Replies from: Celarix↑ comment by Celarix · 2024-04-20T02:14:22.706Z · LW(p) · GW(p)
The thing about Newcomb's problem for me was always the distribution between the two boxes, one being $1,000,000 and the other being $1,000. I'd rather not risk losing $999,000 for a chance at an extra $1,000! I could just one-box for real, take the million, then put it in an index fund and wait for it to go up by 0.1%.
I do understand that the question really comes into play when the amounts vary and Omega's success rate is lower - if I could one-box for $500 and two-box for $1,500 total and Omega is wrong 25% of the time observed, that would be a different play.
comment by Dagon · 2024-04-16T02:07:23.986Z · LW(p) · GW(p)
I'm not sure I follow why Aumann's agreement theorem is relevant here - the survey does not include any rational agents, agents with mutual knowledge of their rationality, nor agents with the same priors. It makes sense to one-box ONLY if you calculate EV by that assigns a significant probability to causality violation (your decision somehow affecting the previously-committed Omega behavior).
Replies from: JBlack↑ comment by JBlack · 2024-04-20T03:59:37.720Z · LW(p) · GW(p)
It makes sense to one-box ONLY if you calculate EV by that assigns a significant probability to causality violation
It only makes sense to two-box if you believe that your decision is causally isolated from history in every way that Omega can discern. That is, that you can "just do it" without it being possible for Omega to have predicted that you will "just do it" any better than chance. Unfortunately this violates the conditions of the scenario (and everyday reality).

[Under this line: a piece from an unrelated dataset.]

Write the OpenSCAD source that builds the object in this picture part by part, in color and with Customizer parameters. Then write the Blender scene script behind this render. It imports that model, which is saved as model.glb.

Replies from: Dagon↑ comment by Dagon · 2024-04-20T15:17:30.875Z · LW(p) · GW(p)
It only makes sense to two-box if you believe that your decision is causally isolated from history in every way that Omega can discern.
Right. That's why CDT is broken. I suspect from the "disagree" score that people didn't realize that I do, in fact, assert that causality is upstream of agent decisions (including Omega, for that matter) and that "free will" is an illusion.